So my easily distracted brain turned to happier times where I played around with my antique yarrow sticks. Well, actually popsicle sticks colored appropriately with a black magic marker. And they weren’t craft store popsicle sticks, I got to eat some of the popsicles, too. Win!!
Anything in the realm of fortune telling and divination leads to similar pathways of gematria. The text is considered somewhat of a holy book. It’s spiritual instead of directly religious. So it’s the kind of thing that can be associated with selling magic healing crystals and cheap amulets. Which then get consumed by wellness industry grifters when anti-vaxx content gets grift magnetized.
The traditional way the I Ching operates has the fortune seeker, armed with some disposable income, approach an expert I Ching reader. The yarrow sticks are thrown, arranged, and that yields a character that is cross indexed to text. And just like an inevitable narrative for both teams in an NFL game, that text is incredibly vague.
The person looking for divine inspiration already has an idea of what they are seeking. And even if the sticks yield something only remotely close to the question, confirmation bias is satisfied. The seeker pays the expert. Everyone is happy. Even without popsicles being involved. And if it’s too vague for the seeker to even begin to associate something. Pay the expert for their expert interpretation. Everyone is happy, although still no popsicles.
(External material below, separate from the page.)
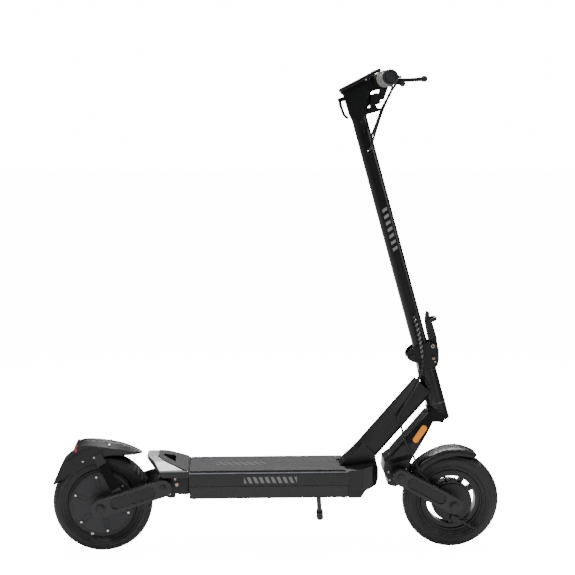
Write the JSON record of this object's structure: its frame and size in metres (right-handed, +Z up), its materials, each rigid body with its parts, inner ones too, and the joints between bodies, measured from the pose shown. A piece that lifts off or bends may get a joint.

The I Ching adds a layer of illusional mathematical superiority to predicting a winner between two teams playing on Monday Night Football. The sticks can yield 64 different answers. Casting the sticks, the seeker is likely thinking towards the future. Should I take that new job? Should I get married? Should I really pay this grifter or try to sneak out when his back is turned? Should I buy the grape popsicles? Then they sit back, and cross their fingers. Please be Joy. Please be Joy. Please be Joy. And when the disappointment comes up that it’s something like Cauldron. Well, that’s got to be more sincere than losing a coin flip, right? Of course the odds are against any single one in 64 chance appearing.
Gematria is all about covering up failed predictions. And people are on to Zach’s not being any better than a coin flip, slightly improved by his emphasizing the narratives for the favorite to beat the underdog. We need an I Ching reading for every NFL team at the start of preseason. That will draw in some of the spiritual gematria crowd that’s tired that the world didn’t end yesterday like it was supposed to.
Team A - Cauldron. That’s a climate change narrative!
Team B - Pushing Upward. They aren’t going to win the Super Bowl, but what a rebuilding year this will be.
Team C - Standstill. That’s a narrative for a tie somewhere during the season.
Team D - Conflict. Terrell Owens is coming out of retirement and ruining the locker room chemistry!
Etc….
But how to pull it off when this requires keeping with the narrative at the preseason start of the I Ching selection? Sock puppets and cult leader charisma. And waiting until the game is over to emphasize the contradictory narrative. I don’t see Zach sullying his hands with directly doing the yarrow stick through. Just have an apparently overzealous loyal follower say, here’s what I did. Then as the season progresses, emphasize the hits, ignore the misses, reinterpret as needed. Cauldron - team is on a hot streak. Cauldron - quarterback had heatstroke in practice. Cauldron - Player X had a college coach named Boyle. Cauldron - A trolled “called in”, which sounds like cauldron. Cauldron - popsicles banned by team nutritionist, they melt and make the locker room floor sticky.
Don’t let your Dunning-Kruger take control and assume that people aren’t gullible enough to believe something like this could happen. The year that the Zodiac was the Tiger was classic vague association gibberish. And that part of paying when you figured out the vague answer yourself versus paying for needing the expert to interpret it for you. Zach has that down to a fine art. It’s called Patreon. Pay me when I’m right. Pay me when I’m wrong. Everyone’s happy, especially those with extra money for popsicles.